STORED ROWS:
_ _ _ _

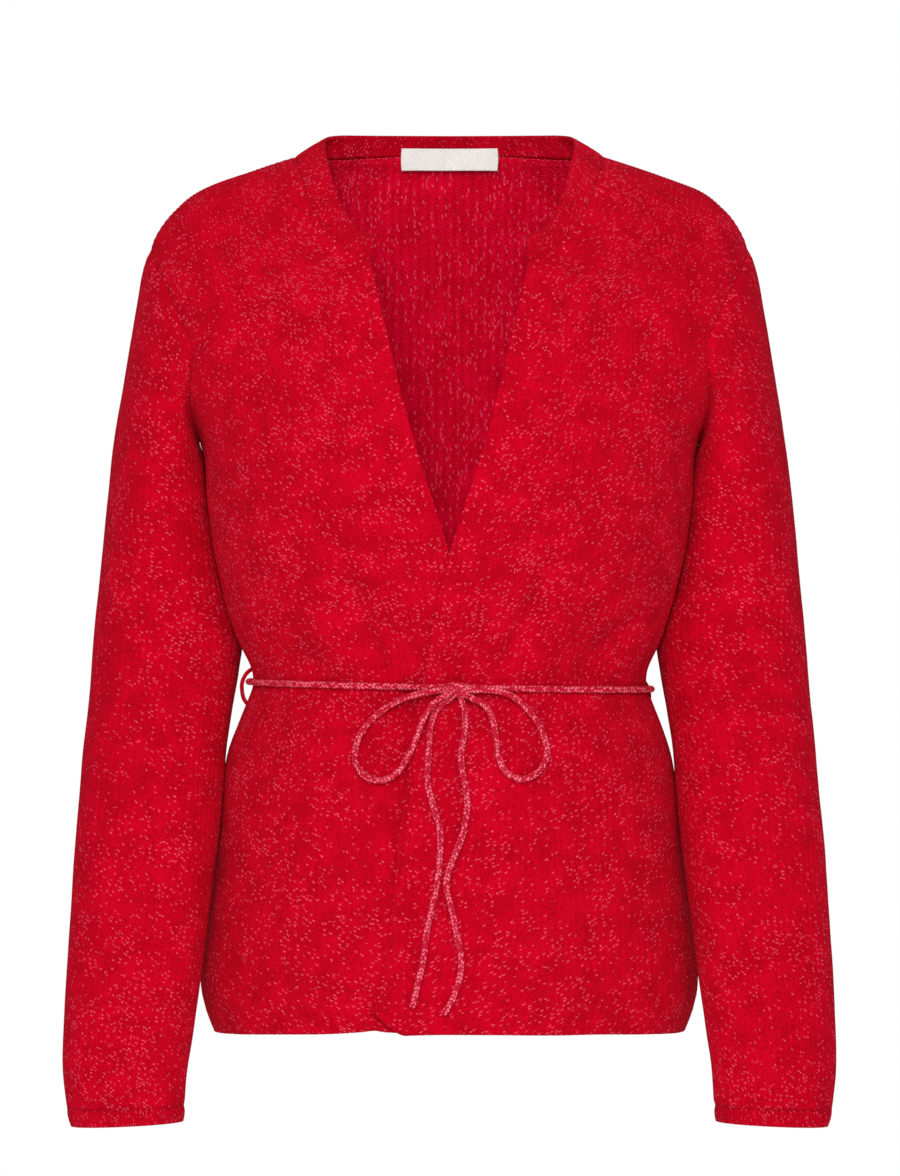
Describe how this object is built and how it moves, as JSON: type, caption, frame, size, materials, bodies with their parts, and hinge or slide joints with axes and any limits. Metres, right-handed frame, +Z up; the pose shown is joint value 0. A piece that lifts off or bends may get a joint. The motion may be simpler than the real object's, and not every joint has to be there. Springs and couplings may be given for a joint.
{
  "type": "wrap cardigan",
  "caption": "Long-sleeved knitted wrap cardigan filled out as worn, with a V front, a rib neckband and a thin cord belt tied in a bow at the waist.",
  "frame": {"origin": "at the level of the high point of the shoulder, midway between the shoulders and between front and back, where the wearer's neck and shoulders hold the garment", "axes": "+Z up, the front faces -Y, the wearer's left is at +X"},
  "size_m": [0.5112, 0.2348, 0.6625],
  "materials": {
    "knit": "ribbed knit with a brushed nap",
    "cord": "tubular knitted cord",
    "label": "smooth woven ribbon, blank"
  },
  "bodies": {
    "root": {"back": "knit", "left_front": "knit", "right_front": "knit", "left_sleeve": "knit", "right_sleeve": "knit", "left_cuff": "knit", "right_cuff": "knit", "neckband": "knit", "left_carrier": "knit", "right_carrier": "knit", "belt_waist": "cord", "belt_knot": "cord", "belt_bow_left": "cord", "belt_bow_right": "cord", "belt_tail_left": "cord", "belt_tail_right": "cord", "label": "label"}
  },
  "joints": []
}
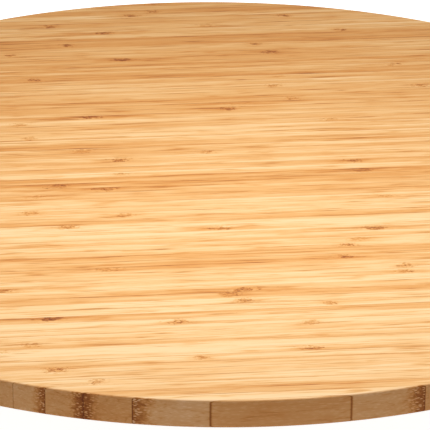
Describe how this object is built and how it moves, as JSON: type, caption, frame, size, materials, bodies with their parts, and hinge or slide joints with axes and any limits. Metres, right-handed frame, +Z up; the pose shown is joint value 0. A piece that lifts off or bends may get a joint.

_ _ _ _

AIM OF THE TASK:
Output the records above in their entirety, exactly.

FINAL ANSWER:
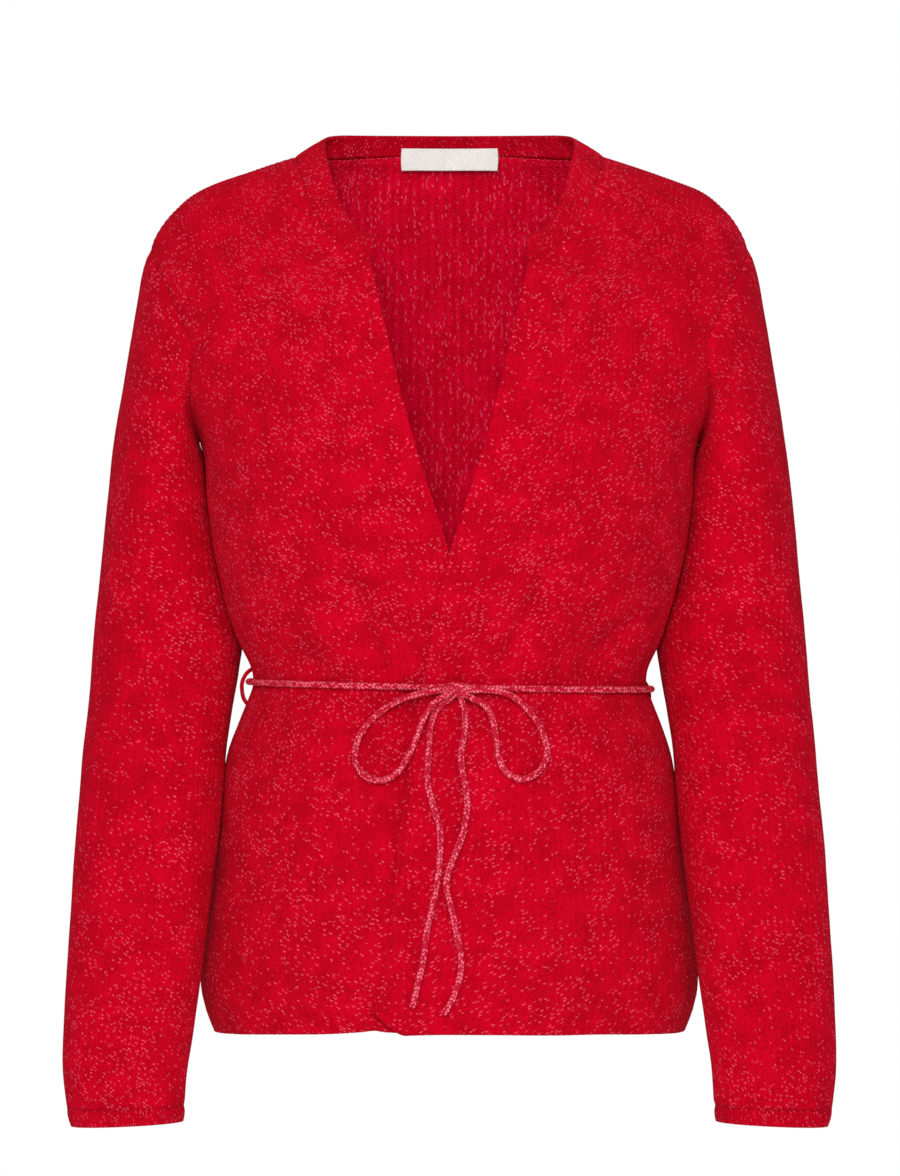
Describe how this object is built and how it moves, as JSON: type, caption, frame, size, materials, bodies with their parts, and hinge or slide joints with axes and any limits. Metres, right-handed frame, +Z up; the pose shown is joint value 0. A piece that lifts off or bends may get a joint. The motion may be simpler than the real object's, and not every joint has to be there. Springs and couplings may be given for a joint.
{
  "type": "wrap cardigan",
  "caption": "Long-sleeved knitted wrap cardigan filled out as worn, with a V front, a rib neckband and a thin cord belt tied in a bow at the waist.",
  "frame": {"origin": "at the level of the high point of the shoulder, midway between the shoulders and between front and back, where the wearer's neck and shoulders hold the garment", "axes": "+Z up, the front faces -Y, the wearer's left is at +X"},
  "size_m": [0.5112, 0.2348, 0.6625],
  "materials": {
    "knit": "ribbed knit with a brushed nap",
    "cord": "tubular knitted cord",
    "label": "smooth woven ribbon, blank"
  },
  "bodies": {
    "root": {"back": "knit", "left_front": "knit", "right_front": "knit", "left_sleeve": "knit", "right_sleeve": "knit", "left_cuff": "knit", "right_cuff": "knit", "neckband": "knit", "left_carrier": "knit", "right_carrier": "knit", "belt_waist": "cord", "belt_knot": "cord", "belt_bow_left": "cord", "belt_bow_right": "cord", "belt_tail_left": "cord", "belt_tail_right": "cord", "label": "label"}
  },
  "joints": []
}
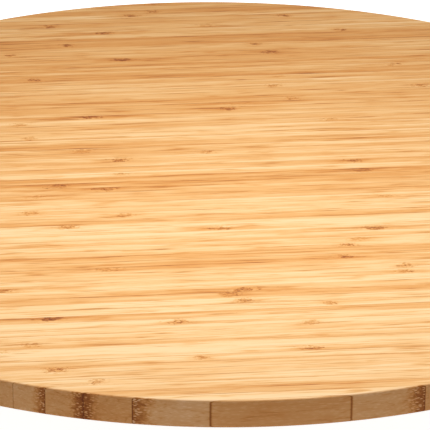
Describe how this object is built and how it moves, as JSON: type, caption, frame, size, materials, bodies with their parts, and hinge or slide joints with axes and any limits. Metres, right-handed frame, +Z up; the pose shown is joint value 0. A piece that lifts off or bends may get a joint.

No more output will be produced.